An Infosys consultant flagged what he said was an illegal practice and contacted authorities. The whistleblower, Jay Palmer of Alabama, stands to collect millions from the settlement under the False Claims Act, a federal whistleblower law, which could award him as much as 25 percent, according to U.S. Attorney John M. Bales.

Palmer apparently resisted the siren call of a direct financial settlement with Infosys, which would have presumably left him well-to-do but silenced for life. He (and his attorney) made an excellent choice.

In some prior and somewhat similar cases, Infosys settled with complaining citizens and avoided the headlines it earned in this case. May Palmer's precedent prevail with others who are suing Infosys, such as this Wisconsin case filed earlier this year.
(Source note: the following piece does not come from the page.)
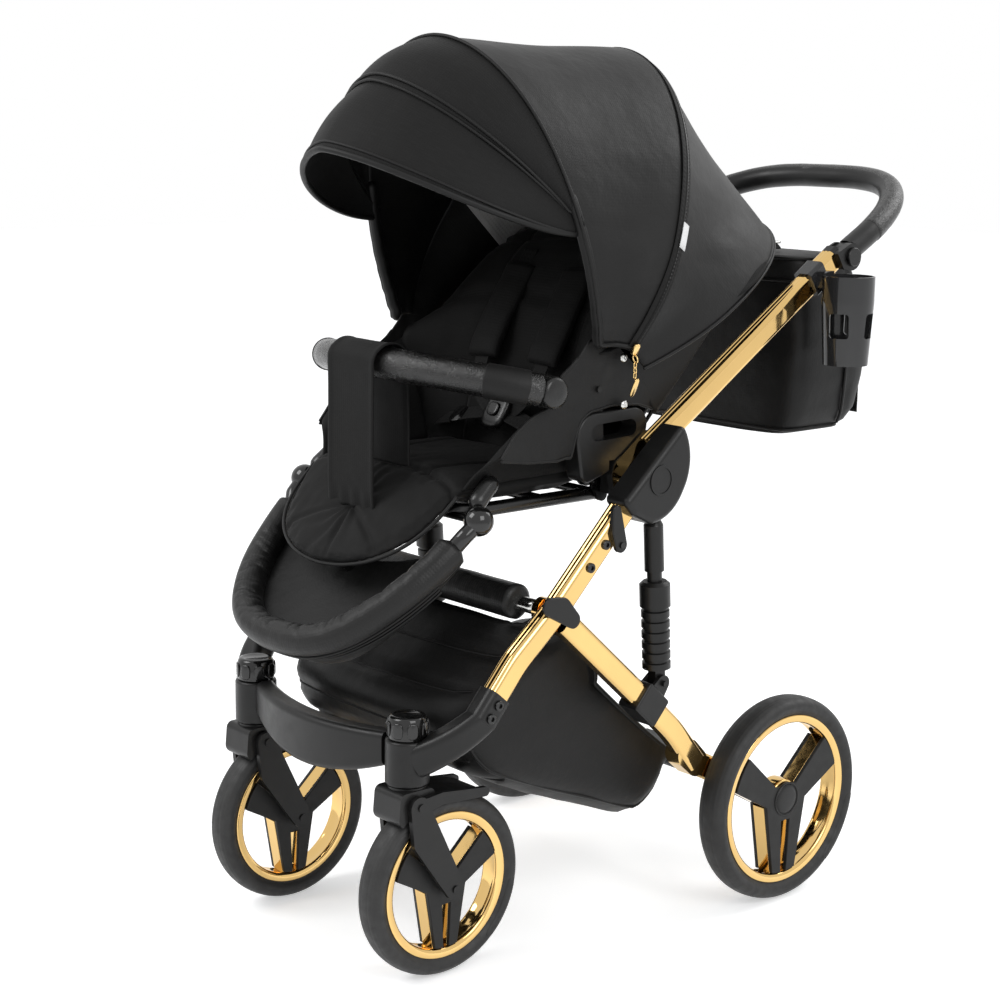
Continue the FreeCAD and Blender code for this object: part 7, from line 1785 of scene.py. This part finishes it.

Third, you would never know from the Infosys press release that they had been caught with both hands in the cookie jar and had received a record fine for breaking the immigration law.

According to the Associated Press, "Infosys strongly denied it had misused B-1 visas or committed any visa fraud. It did not admit any criminal liability as part of the settlement." The firm also said that the settlement would not impact the firm's ability to contract with the federal government in the future.

Let's hope — to the contrary — that some federal contracting officer, looking at two roughly comparable bids for technological assistance, will notice that one of the firms had to pay $34 million for cheating the federal government and that the rival bidder had no such record. Let's further hope that the choice of the winning bid would, at least in part, be based on that variable. If that does happen, however, we are unlikely to hear about it.

Finally, not mentioned in all this is that the H-1B program, even when operating legally, has removed hundreds of thousands of high-tech jobs from the hands of permanent residents of the United States and handed them to lower-paid, indentured alien workers. It is the basic design of the program, not the occasional instance of blatant fraud within in it, that should be our main concern.